-- start --
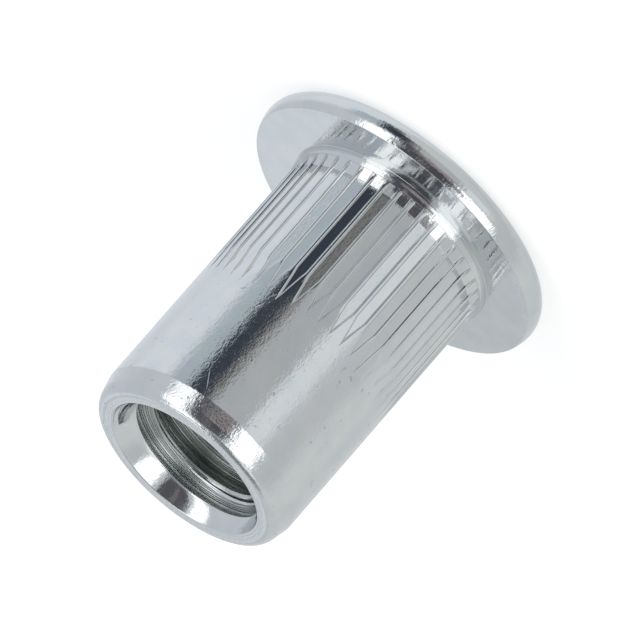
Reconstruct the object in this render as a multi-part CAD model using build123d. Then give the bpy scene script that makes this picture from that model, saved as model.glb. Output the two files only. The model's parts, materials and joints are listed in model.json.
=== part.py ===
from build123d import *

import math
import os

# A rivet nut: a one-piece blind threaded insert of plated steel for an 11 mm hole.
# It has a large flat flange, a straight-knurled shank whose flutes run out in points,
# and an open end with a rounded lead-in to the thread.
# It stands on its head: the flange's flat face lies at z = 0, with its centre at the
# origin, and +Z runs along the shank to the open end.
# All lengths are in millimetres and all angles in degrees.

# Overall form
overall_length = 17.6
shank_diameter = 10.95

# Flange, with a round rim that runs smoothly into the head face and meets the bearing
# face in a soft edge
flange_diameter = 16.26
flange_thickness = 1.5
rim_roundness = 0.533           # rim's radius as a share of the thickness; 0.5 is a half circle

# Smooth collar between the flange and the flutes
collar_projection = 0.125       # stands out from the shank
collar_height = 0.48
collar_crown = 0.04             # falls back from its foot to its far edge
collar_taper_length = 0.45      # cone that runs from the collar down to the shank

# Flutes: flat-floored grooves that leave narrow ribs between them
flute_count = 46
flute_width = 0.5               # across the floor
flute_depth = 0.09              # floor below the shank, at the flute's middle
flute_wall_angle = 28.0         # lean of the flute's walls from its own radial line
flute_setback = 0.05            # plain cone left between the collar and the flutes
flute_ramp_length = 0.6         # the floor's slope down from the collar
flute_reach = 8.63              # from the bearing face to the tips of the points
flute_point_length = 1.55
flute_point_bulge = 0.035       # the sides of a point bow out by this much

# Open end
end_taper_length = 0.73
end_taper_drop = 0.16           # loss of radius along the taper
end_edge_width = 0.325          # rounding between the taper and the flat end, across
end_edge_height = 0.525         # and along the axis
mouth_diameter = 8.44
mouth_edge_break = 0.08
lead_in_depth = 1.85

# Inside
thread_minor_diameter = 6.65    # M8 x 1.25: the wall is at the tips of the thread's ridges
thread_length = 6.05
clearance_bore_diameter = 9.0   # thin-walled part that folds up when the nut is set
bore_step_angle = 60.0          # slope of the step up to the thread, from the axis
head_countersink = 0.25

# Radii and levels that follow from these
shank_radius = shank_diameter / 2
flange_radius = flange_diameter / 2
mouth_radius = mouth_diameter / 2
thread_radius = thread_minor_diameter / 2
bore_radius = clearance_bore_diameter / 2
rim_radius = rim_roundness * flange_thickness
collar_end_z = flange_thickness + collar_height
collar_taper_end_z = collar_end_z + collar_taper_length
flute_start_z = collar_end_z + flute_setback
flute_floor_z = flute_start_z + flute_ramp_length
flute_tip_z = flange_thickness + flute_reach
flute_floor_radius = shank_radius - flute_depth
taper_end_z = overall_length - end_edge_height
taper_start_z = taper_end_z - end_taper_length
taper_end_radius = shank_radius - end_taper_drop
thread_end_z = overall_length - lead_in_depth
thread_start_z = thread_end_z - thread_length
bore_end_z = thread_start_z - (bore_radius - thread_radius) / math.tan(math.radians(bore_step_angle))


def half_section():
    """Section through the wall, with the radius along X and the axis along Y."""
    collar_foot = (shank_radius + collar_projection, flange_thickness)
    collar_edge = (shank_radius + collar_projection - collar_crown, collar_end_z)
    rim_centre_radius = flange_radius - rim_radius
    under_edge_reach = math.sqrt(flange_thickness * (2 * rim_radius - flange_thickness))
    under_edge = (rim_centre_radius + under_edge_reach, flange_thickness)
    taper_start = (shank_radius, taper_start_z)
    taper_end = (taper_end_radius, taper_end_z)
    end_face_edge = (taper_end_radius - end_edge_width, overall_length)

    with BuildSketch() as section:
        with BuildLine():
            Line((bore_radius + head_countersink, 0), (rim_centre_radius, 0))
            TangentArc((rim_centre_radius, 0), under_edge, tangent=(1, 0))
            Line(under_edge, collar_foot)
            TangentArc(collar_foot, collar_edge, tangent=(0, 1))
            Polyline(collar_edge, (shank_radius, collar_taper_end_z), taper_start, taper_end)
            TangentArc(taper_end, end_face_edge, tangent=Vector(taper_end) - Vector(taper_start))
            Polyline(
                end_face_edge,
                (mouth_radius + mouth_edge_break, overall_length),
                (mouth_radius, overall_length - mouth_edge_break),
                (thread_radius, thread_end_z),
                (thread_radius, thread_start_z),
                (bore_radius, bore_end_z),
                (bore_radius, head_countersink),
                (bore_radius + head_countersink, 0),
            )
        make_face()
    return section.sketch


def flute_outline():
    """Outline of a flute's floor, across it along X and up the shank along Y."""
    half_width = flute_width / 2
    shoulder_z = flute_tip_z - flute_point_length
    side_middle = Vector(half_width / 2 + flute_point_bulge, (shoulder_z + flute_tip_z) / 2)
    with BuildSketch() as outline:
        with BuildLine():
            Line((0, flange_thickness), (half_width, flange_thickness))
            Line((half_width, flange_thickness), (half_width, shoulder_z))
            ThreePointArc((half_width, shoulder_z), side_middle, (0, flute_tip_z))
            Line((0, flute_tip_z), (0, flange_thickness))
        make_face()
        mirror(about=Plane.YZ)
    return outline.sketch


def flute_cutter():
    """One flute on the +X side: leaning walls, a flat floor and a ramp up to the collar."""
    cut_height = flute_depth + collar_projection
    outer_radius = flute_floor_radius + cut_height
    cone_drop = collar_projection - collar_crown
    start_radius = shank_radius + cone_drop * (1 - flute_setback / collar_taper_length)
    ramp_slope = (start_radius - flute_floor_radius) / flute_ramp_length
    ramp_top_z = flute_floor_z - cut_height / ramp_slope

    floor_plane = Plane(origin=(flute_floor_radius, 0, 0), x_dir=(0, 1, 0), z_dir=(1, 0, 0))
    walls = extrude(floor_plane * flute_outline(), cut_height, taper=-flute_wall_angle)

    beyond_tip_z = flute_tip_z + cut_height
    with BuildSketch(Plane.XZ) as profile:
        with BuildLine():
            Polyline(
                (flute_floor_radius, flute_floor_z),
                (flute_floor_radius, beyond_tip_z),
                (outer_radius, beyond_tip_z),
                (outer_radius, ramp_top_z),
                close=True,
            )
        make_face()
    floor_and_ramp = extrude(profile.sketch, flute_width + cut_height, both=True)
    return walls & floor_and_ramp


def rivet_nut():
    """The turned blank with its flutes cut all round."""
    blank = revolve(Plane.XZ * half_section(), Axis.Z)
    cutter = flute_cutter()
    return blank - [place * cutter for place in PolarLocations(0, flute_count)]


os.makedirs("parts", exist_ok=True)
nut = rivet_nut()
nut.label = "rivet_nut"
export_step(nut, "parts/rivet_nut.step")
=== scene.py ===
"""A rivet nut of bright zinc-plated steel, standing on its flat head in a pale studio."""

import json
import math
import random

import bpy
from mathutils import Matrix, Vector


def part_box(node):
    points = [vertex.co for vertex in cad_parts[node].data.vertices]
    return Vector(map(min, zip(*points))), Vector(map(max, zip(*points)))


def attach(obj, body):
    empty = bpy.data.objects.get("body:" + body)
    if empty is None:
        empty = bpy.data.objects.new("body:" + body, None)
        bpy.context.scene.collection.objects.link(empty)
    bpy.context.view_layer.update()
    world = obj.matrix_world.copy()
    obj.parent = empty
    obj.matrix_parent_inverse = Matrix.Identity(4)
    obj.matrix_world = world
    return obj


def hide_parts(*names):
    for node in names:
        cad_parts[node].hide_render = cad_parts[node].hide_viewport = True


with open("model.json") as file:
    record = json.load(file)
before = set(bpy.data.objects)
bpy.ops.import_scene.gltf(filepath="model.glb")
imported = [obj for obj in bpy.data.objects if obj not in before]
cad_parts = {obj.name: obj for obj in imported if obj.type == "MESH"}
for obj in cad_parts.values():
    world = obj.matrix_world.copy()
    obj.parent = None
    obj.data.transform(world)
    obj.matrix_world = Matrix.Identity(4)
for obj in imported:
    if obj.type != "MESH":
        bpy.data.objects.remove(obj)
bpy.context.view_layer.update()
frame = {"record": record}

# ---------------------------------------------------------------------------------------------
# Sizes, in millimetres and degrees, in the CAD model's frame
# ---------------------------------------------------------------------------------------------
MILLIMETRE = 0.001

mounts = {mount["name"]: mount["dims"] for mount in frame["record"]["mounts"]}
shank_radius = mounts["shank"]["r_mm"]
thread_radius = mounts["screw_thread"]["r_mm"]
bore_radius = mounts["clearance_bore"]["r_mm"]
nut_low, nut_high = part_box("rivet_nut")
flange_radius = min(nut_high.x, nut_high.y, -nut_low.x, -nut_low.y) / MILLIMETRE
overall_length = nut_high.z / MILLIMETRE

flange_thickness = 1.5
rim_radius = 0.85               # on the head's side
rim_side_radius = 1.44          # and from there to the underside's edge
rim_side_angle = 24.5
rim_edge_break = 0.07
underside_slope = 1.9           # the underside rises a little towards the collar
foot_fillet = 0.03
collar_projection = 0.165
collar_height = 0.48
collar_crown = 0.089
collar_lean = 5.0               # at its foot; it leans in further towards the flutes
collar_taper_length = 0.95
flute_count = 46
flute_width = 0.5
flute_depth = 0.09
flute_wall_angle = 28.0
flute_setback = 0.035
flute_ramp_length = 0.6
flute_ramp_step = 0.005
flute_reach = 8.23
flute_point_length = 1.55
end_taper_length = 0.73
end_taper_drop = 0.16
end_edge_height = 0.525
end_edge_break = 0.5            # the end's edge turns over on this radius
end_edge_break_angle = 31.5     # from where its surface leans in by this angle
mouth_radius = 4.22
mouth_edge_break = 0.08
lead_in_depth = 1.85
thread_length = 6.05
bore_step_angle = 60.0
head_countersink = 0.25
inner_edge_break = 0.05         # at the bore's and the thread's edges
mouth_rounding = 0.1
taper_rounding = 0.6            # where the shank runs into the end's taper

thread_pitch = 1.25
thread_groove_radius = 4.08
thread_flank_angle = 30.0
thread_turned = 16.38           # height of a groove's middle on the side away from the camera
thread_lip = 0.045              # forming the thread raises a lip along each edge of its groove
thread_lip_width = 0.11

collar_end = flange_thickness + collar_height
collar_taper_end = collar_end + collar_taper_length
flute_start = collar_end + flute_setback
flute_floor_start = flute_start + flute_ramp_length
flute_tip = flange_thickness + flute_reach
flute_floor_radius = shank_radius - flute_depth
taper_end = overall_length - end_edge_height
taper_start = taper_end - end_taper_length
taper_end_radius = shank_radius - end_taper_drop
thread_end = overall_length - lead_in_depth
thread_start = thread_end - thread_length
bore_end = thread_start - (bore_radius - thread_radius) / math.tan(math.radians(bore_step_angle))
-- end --
Extract the lines from the line with "z_dir=(1, 0, 0))" through the line with "before = set(bpy.data.objects)". Keep both of those lines, copy everything exactly, and add nothing.

    floor_plane = Plane(origin=(flute_floor_radius, 0, 0), x_dir=(0, 1, 0), z_dir=(1, 0, 0))
    walls = extrude(floor_plane * flute_outline(), cut_height, taper=-flute_wall_angle)

    beyond_tip_z = flute_tip_z + cut_height
    with BuildSketch(Plane.XZ) as profile:
        with BuildLine():
            Polyline(
                (flute_floor_radius, flute_floor_z),
                (flute_floor_radius, beyond_tip_z),
                (outer_radius, beyond_tip_z),
                (outer_radius, ramp_top_z),
                close=True,
            )
        make_face()
    floor_and_ramp = extrude(profile.sketch, flute_width + cut_height, both=True)
    return walls & floor_and_ramp


def rivet_nut():
    """The turned blank with its flutes cut all round."""
    blank = revolve(Plane.XZ * half_section(), Axis.Z)
    cutter = flute_cutter()
    return blank - [place * cutter for place in PolarLocations(0, flute_count)]


os.makedirs("parts", exist_ok=True)
nut = rivet_nut()
nut.label = "rivet_nut"
export_step(nut, "parts/rivet_nut.step")
=== scene.py ===
"""A rivet nut of bright zinc-plated steel, standing on its flat head in a pale studio."""

import json
import math
import random

import bpy
from mathutils import Matrix, Vector


def part_box(node):
    points = [vertex.co for vertex in cad_parts[node].data.vertices]
    return Vector(map(min, zip(*points))), Vector(map(max, zip(*points)))


def attach(obj, body):
    empty = bpy.data.objects.get("body:" + body)
    if empty is None:
        empty = bpy.data.objects.new("body:" + body, None)
        bpy.context.scene.collection.objects.link(empty)
    bpy.context.view_layer.update()
    world = obj.matrix_world.copy()
    obj.parent = empty
    obj.matrix_parent_inverse = Matrix.Identity(4)
    obj.matrix_world = world
    return obj


def hide_parts(*names):
    for node in names:
        cad_parts[node].hide_render = cad_parts[node].hide_viewport = True


with open("model.json") as file:
    record = json.load(file)
before = set(bpy.data.objects)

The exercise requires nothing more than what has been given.